==== Provided records

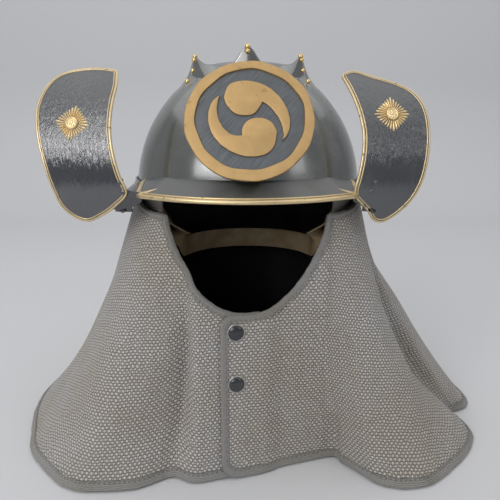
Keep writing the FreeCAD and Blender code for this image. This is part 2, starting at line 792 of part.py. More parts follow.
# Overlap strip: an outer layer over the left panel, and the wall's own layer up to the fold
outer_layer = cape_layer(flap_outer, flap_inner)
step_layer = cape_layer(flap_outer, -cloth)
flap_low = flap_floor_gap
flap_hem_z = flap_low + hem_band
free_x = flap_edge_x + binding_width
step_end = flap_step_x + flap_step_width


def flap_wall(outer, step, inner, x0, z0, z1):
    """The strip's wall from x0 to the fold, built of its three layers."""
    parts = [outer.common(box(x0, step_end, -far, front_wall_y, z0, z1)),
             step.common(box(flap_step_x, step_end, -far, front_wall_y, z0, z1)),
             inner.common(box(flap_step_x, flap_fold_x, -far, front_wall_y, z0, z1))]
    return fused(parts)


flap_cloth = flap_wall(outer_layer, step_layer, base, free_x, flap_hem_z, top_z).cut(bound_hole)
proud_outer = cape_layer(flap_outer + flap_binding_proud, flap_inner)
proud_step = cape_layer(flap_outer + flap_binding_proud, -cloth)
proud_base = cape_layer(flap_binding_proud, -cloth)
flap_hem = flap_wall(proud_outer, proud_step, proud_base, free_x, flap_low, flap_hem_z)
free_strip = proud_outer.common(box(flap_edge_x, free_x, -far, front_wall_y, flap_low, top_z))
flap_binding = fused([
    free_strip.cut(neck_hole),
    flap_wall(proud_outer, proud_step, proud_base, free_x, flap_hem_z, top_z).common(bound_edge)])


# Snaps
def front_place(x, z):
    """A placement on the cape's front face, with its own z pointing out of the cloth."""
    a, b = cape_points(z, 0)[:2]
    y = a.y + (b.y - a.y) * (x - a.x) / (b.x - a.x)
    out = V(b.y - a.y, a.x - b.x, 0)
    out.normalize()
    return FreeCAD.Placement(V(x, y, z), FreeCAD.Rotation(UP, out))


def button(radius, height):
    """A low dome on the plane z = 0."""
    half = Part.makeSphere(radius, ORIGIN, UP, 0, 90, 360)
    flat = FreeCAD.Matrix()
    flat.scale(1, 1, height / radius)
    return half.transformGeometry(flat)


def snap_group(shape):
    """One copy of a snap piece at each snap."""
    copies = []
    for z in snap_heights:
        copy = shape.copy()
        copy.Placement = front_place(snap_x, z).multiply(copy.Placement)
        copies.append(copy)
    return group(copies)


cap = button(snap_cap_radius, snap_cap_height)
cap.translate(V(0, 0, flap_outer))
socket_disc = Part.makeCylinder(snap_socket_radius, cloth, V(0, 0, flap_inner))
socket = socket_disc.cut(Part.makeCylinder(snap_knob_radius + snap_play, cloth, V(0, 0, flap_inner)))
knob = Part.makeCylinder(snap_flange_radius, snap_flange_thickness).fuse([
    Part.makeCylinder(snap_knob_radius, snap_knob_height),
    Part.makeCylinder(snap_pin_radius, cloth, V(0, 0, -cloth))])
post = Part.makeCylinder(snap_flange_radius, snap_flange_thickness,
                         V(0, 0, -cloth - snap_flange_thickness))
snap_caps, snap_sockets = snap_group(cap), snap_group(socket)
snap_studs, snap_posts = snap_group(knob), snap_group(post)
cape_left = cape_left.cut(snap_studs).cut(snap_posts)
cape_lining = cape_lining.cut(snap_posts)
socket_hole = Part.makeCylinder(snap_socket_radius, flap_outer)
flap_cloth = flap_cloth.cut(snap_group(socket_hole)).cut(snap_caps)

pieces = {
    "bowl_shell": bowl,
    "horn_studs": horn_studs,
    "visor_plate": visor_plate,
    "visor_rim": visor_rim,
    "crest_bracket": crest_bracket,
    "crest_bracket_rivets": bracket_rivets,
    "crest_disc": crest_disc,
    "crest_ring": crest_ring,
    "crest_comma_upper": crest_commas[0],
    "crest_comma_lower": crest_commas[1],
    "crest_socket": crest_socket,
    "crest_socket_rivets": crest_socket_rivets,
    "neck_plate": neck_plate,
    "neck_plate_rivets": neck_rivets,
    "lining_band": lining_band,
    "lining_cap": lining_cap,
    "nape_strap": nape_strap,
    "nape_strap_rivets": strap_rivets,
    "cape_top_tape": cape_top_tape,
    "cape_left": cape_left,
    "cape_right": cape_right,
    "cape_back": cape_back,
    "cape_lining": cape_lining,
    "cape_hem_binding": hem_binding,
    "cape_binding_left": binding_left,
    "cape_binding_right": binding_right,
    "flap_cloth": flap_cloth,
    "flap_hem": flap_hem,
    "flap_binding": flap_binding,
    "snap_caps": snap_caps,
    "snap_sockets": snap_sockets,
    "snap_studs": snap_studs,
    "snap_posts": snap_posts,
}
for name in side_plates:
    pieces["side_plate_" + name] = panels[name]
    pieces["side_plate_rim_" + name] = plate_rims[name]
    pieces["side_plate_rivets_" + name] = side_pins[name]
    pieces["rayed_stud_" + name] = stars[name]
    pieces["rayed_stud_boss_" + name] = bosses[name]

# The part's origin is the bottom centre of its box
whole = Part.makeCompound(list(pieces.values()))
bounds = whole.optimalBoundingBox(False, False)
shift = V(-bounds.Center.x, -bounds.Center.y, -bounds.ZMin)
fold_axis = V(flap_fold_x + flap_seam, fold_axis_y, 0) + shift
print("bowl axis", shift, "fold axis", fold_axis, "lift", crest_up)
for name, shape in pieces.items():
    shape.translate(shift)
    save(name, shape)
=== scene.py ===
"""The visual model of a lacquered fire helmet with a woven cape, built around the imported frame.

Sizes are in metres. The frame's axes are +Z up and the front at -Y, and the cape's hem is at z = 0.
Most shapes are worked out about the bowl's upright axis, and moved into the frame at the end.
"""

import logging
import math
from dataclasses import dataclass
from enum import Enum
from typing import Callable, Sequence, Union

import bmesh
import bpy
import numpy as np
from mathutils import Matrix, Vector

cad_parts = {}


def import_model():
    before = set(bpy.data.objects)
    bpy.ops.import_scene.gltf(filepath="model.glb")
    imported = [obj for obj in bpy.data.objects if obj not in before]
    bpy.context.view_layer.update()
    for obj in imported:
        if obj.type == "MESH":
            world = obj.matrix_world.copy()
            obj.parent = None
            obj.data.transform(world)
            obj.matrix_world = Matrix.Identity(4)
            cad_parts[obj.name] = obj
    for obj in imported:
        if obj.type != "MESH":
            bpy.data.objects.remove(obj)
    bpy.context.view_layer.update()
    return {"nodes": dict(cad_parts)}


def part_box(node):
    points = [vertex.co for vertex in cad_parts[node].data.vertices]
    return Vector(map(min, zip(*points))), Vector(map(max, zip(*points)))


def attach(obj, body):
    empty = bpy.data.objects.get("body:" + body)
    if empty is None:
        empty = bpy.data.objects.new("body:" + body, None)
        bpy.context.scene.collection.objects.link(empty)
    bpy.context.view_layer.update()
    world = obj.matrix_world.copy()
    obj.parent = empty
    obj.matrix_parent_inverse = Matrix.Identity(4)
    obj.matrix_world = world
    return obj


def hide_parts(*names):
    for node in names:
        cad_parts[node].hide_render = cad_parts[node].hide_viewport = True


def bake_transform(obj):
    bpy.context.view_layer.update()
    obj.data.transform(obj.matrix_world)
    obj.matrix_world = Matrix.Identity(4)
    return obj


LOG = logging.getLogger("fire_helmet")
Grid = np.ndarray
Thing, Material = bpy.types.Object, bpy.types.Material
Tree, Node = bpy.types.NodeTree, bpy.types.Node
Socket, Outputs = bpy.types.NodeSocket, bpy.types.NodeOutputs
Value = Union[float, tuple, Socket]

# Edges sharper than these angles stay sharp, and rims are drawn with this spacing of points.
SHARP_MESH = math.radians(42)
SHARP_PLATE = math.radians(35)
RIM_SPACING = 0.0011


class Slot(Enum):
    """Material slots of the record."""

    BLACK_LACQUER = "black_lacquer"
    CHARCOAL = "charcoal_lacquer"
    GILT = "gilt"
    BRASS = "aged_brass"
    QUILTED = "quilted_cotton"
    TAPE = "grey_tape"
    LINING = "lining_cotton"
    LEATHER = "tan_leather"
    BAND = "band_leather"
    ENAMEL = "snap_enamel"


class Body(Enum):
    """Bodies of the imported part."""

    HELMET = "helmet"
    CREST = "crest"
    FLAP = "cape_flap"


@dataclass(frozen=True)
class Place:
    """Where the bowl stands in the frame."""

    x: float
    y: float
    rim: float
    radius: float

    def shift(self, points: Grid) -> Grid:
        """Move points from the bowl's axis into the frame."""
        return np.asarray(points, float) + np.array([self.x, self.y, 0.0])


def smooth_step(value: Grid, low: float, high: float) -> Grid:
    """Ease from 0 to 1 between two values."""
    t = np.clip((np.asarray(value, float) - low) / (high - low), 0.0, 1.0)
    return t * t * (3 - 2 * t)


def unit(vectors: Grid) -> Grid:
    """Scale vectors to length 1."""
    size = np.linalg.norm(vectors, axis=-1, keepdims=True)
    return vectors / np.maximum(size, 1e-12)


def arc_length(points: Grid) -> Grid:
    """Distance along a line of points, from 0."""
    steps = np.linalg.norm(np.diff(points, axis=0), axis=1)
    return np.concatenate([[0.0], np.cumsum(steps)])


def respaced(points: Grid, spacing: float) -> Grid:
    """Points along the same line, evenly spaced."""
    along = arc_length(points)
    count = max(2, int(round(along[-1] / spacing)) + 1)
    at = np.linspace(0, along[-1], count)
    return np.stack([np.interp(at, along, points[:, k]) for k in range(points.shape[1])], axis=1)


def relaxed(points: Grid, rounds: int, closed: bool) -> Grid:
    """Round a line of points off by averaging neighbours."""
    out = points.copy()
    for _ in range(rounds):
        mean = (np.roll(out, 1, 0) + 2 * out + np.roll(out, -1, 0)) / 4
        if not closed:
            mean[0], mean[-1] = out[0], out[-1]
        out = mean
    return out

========
==== Provided records

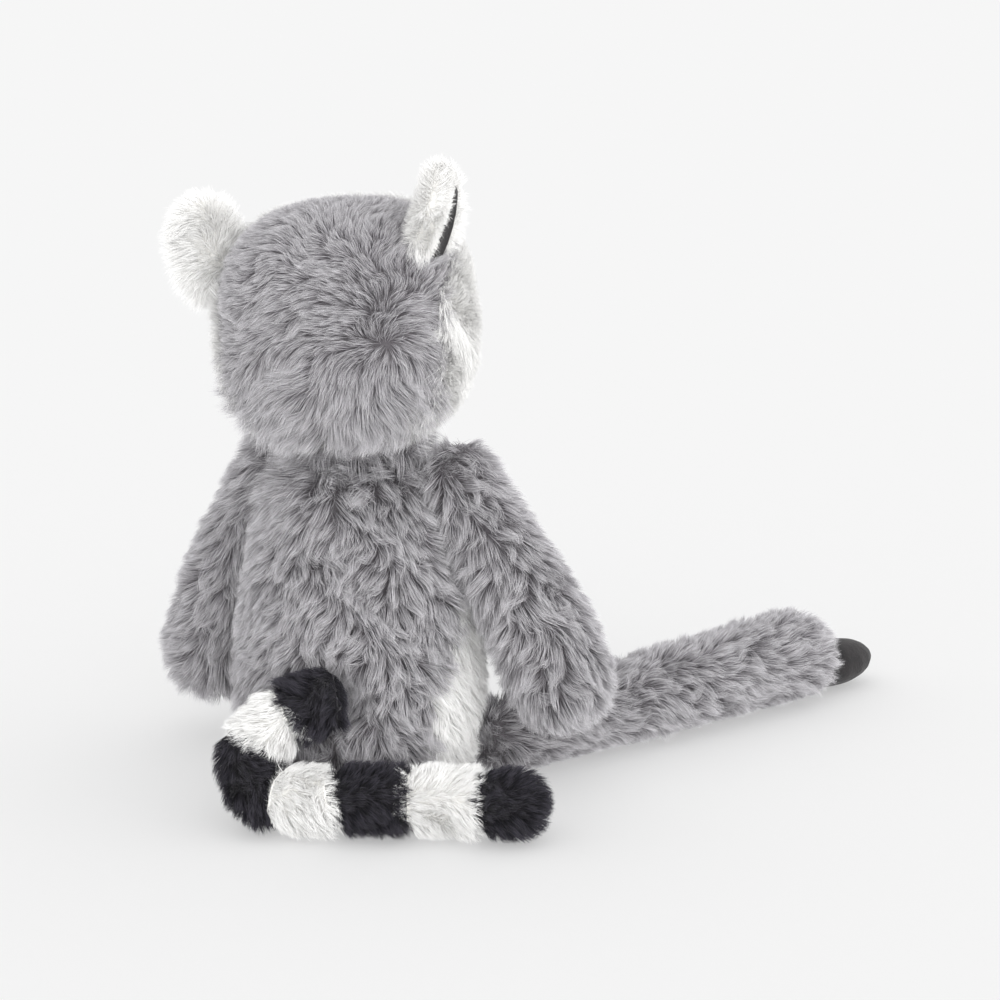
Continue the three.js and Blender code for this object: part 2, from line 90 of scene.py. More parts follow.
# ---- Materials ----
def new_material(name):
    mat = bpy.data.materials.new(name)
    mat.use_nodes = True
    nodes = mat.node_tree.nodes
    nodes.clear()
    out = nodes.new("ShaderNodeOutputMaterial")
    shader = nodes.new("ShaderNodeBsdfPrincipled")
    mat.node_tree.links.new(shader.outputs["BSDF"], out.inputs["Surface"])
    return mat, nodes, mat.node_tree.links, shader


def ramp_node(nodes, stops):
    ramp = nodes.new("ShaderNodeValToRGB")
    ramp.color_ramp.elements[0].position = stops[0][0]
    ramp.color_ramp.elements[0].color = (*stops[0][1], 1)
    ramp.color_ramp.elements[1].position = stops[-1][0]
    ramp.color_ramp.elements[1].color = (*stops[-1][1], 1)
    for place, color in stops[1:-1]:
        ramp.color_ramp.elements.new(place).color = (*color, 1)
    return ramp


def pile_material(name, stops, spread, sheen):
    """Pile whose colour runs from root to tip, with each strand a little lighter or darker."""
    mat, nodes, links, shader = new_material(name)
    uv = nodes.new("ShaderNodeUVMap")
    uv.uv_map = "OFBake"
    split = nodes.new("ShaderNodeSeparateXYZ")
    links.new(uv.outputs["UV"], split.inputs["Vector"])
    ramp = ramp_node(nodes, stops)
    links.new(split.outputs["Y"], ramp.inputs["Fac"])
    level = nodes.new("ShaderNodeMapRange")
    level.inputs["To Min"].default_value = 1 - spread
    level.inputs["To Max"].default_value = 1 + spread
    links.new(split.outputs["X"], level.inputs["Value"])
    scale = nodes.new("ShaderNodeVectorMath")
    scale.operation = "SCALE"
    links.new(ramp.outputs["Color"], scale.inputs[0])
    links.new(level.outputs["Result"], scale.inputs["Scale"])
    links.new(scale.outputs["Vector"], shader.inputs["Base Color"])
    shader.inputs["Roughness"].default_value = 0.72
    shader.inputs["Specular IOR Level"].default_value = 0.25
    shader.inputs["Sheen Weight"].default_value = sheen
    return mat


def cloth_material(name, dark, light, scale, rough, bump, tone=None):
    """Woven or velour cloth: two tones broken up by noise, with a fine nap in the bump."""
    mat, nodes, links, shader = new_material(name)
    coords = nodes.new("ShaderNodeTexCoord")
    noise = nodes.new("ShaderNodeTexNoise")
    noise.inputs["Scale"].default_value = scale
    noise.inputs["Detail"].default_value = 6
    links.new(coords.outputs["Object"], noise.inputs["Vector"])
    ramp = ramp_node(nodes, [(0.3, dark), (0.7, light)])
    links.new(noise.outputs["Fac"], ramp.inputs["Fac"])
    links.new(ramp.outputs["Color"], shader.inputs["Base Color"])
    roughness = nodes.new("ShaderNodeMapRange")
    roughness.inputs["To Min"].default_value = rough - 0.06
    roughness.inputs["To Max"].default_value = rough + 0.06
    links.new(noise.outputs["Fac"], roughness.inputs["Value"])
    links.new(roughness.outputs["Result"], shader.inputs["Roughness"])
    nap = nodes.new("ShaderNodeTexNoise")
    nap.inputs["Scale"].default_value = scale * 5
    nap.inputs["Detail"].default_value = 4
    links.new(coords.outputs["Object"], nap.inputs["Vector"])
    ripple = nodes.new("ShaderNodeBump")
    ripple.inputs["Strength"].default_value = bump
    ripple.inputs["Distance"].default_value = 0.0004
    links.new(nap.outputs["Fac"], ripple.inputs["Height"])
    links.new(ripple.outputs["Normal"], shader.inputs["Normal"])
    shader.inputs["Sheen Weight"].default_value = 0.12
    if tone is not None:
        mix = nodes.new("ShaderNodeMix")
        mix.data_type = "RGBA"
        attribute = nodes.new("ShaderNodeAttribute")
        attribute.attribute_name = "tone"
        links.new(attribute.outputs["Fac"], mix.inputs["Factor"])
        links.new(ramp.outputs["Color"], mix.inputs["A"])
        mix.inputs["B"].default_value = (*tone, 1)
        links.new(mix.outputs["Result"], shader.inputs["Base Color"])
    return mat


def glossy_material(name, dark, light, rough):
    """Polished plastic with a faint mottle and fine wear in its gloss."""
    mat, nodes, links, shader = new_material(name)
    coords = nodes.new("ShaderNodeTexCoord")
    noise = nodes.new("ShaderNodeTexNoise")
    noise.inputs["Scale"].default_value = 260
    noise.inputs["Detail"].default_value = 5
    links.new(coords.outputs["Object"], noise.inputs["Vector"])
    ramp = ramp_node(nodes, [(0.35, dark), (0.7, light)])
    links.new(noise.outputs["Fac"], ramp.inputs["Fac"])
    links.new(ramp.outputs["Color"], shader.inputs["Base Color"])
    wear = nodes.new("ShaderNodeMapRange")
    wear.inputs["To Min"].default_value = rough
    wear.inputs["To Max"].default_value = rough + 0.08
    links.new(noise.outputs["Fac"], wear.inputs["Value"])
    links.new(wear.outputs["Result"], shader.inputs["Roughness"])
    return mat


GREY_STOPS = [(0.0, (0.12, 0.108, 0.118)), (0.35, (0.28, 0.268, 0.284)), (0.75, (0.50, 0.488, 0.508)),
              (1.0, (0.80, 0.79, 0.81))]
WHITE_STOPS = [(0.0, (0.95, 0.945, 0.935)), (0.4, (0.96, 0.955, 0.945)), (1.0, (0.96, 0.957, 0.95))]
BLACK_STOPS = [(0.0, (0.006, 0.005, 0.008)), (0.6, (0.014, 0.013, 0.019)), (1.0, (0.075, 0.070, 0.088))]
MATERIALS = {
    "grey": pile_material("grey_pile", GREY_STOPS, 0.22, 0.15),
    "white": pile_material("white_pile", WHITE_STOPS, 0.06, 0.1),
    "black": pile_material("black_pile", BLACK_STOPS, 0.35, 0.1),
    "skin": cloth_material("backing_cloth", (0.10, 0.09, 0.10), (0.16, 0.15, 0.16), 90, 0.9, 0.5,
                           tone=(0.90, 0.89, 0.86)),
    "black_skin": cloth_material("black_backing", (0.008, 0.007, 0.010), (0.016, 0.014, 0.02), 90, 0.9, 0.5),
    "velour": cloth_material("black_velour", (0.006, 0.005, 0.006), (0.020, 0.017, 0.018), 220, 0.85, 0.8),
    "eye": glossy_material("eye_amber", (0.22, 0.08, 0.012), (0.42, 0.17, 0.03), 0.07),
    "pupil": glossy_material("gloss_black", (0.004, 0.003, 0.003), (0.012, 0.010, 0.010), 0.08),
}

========

> Work instructions
The lines to extract from the data above begin with the line containing "# The part's" and end with the line containing "bpy.context.scene.collection.objects.link(empty)". Extract them exactly, including both.

> Complete output
# The part's origin is the bottom centre of its box
whole = Part.makeCompound(list(pieces.values()))
bounds = whole.optimalBoundingBox(False, False)
shift = V(-bounds.Center.x, -bounds.Center.y, -bounds.ZMin)
fold_axis = V(flap_fold_x + flap_seam, fold_axis_y, 0) + shift
print("bowl axis", shift, "fold axis", fold_axis, "lift", crest_up)
for name, shape in pieces.items():
    shape.translate(shift)
    save(name, shape)
=== scene.py ===
"""The visual model of a lacquered fire helmet with a woven cape, built around the imported frame.

Sizes are in metres. The frame's axes are +Z up and the front at -Y, and the cape's hem is at z = 0.
Most shapes are worked out about the bowl's upright axis, and moved into the frame at the end.
"""

import logging
import math
from dataclasses import dataclass
from enum import Enum
from typing import Callable, Sequence, Union

import bmesh
import bpy
import numpy as np
from mathutils import Matrix, Vector

cad_parts = {}


def import_model():
    before = set(bpy.data.objects)
    bpy.ops.import_scene.gltf(filepath="model.glb")
    imported = [obj for obj in bpy.data.objects if obj not in before]
    bpy.context.view_layer.update()
    for obj in imported:
        if obj.type == "MESH":
            world = obj.matrix_world.copy()
            obj.parent = None
            obj.data.transform(world)
            obj.matrix_world = Matrix.Identity(4)
            cad_parts[obj.name] = obj
    for obj in imported:
        if obj.type != "MESH":
            bpy.data.objects.remove(obj)
    bpy.context.view_layer.update()
    return {"nodes": dict(cad_parts)}


def part_box(node):
    points = [vertex.co for vertex in cad_parts[node].data.vertices]
    return Vector(map(min, zip(*points))), Vector(map(max, zip(*points)))


def attach(obj, body):
    empty = bpy.data.objects.get("body:" + body)
    if empty is None:
        empty = bpy.data.objects.new("body:" + body, None)
        bpy.context.scene.collection.objects.link(empty)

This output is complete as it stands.